I don’t know why I should worry about his infidelities to Aileen especially considering that I was one of them. I should take it as proof that he never loved her, though I think he really did love her once. Did he love my sister that day in Brittas? Or all of these women, all of the time? I don’t care.

He loves me now. Or he loves me too.

Or.

I love him. And that is as much as any of us can know

The Things We Do for Love

THE FIRST THING I hear in the morning is the phone.

‘Are you going into work?’ It is Seán.

‘I think so.’

‘Right,’ he says. ‘Thanks.’

‘Where are you?’ I say, but he is gone.

Neither is he, as I discover when I let the phone fall back on the duvet, in the bed beside me.
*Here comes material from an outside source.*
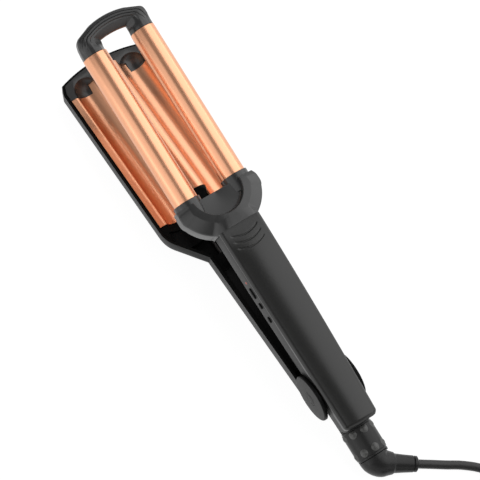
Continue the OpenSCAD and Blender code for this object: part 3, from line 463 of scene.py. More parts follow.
# %% [markdown]
# ## Cool tip
# An arch of heat-proof plastic joins the barrels' tips, so that a finger can hold them. Its two
# feet are as round as the barrels and turn into a flat bow with a raised outer band, a step, and a
# sloped inner face. Two fine grooves run along the band. It is a stack of sections from one foot to
# the other: at each station one point on the arch's inner line and one on its outer line span the
# section, whose outline blends from a circle into the bow's profile.

# %% Cool tip
BRIDGE_END, BRIDGE_HW, WINDOW_HW, WINDOW_END = 324.7, 30.7, 11.4, 311.4
FOOT_Y, FOOT_R = BARREL_END + 0.25, 9.75
INNER_R = 60.0  # radius of the window's outer end, in plan
BOW_MIDDLE = 7.9  # height of the middle of the bow's profile
HALF_STATIONS = 40


def even(line, count):
    """`count` points evenly spaced along a plan line."""
    reach = np.concatenate([[0], np.cumsum(np.linalg.norm(np.diff(line, axis=0), axis=1))])
    at = np.linspace(0, reach[-1], count)
    return np.stack([np.interp(at, reach, line[:, k]) for k in range(2)], axis=1)


def bow(half_width, end_y, corner_y, radius):
    """Right half of an arch in plan, from its foot to its middle: straight up, round a corner, and
    along a flat arc that is level at the middle. Of the rounded outline, with nine points at each
    corner, only the second and third corners are kept."""
    sag = end_y - corner_y
    flat = ((half_width - 1.6) ** 2 + sag ** 2) / (2 * sag)
    a = np.linspace(np.arcsin((half_width - 1.6) / flat), 0, 30)
    arc = np.stack([flat * np.sin(a), end_y - flat + flat * np.cos(a)], axis=1)
    turn = rounded([(half_width, FOOT_Y), (half_width - 0.1, corner_y - 5.5), arc[0], arc[12],
                    (0, FOOT_Y)], [0.01, radius, radius, 0.01, 0.01], 8)[9:27]
    line = np.concatenate([[(half_width, FOOT_Y), (half_width, FOOT_Y + 4)], turn, arc[14:]])
    return even(line, HALF_STATIONS)


outer_line = bow(BRIDGE_HW, BRIDGE_END, corner_y=317.0, radius=5.0)
inner_foot = [(WINDOW_HW, FOOT_Y), (WINDOW_HW, FOOT_Y + 6.5)]
inner_arc = np.linspace(np.arcsin(WINDOW_HW / INNER_R), 0, 12)
inner_bow = np.stack([INNER_R * np.sin(inner_arc),
                      WINDOW_END - INNER_R + INNER_R * np.cos(inner_arc)], axis=1)
inner_line = even(np.concatenate([inner_foot, inner_bow]), HALF_STATIONS)
outer_line = np.concatenate([outer_line, outer_line[-2::-1] * [-1, 1]])
inner_line = np.concatenate([inner_line, inner_line[-2::-1] * [-1, 1]])
span = np.linalg.norm(outer_line - inner_line, axis=1)


def bow_section(width, roundness):
    """Outline of one section: share across from inner to outer line, and height. Near a foot it is
    a circle a little smaller than the barrel. In the bow it has a sloped inner face, a step, and a
    raised band with two fine grooves."""
    flat = rounded([(0, 3.4), (0, 7.0), (0.36 * width, 12.0), (0.46 * width, 12.2),
                    (0.50 * width, 13.2), (0.60 * width, 13.4), (0.63 * width, 12.8),
                    (0.66 * width, 13.45), (0.76 * width, 13.5), (0.79 * width, 12.8),
                    (0.82 * width, 13.3), (width - 0.9, 12.9), (width, 11.4), (width, 4.6),
                    (width - 1.8, 2.6), (1.4, 2.6)],
                   [0.5, 1.0, 0.6, 0.2, 0.3, 0.12, 0.1, 0.12,
                    0.12, 0.1, 0.12, 0.5, 0.7, 1.0, 1.0, 0.5], 4)
    centre = np.array([width / 2, BOW_MIDDLE])
    angle = np.arctan2(flat[:, 1] - centre[1], flat[:, 0] - centre[0])
    ring = np.stack([width / 2 + FOOT_R * np.cos(angle), BARREL_Z + FOOT_R * np.sin(angle)], axis=1)
    mixed = roundness * ring + (1 - roundness) * flat
    return mixed[:, 0] / width, mixed[:, 1]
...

It is half past eight. There is something too blank about the light outside. I get up into the murk of the room, and pull the curtains of grey linen, and find the world flattened by monochrome.

I do the winter sprint around the freezing room, shower and dress, pick the phone up to find a text:

‘Can you pick Ev up from Foxrock?’

To which I reply, ‘Hve meeting. Walking into town.’

I can’t imagine how Evie is supposed to get out of Enniskerry, which must be snowed in. The schools are closed. I don’t see any cars on the road, and the television, when I turn it on, has pictures of frozen confusion, quiet chaos. Nothing is moving, except makeshift toboggans and snowballs.

You would think that on this day of all days, she would just stay at home. But I know nothing about these things – the reason Evie stays, or the reasons she goes – there are deep forces at work, great imperatives. We must inch forward massively, like rock along a fault line, for fear of the quake.

At ten thirty, another, somewhat redundant, text from Seán, ‘Hang on…’

‘Bated breath,’ I write – and then delete.

Since his daughter came into my house, life is one long wrangle about arrangements: times, places, pick-ups, drop-offs, handovers. And everything has to be done in person. For some reason, you can’t just ask someone – friend’s mother, drama teacher or whoever – to put the child in a taxi. I mean, how much is my time worth? How much is Seán’s time worth? Surely more than the tenner for the fare. But you can’t put daughters in taxis. Putting a daughter in a taxi is like asking a foreigner to molest her, on the meter.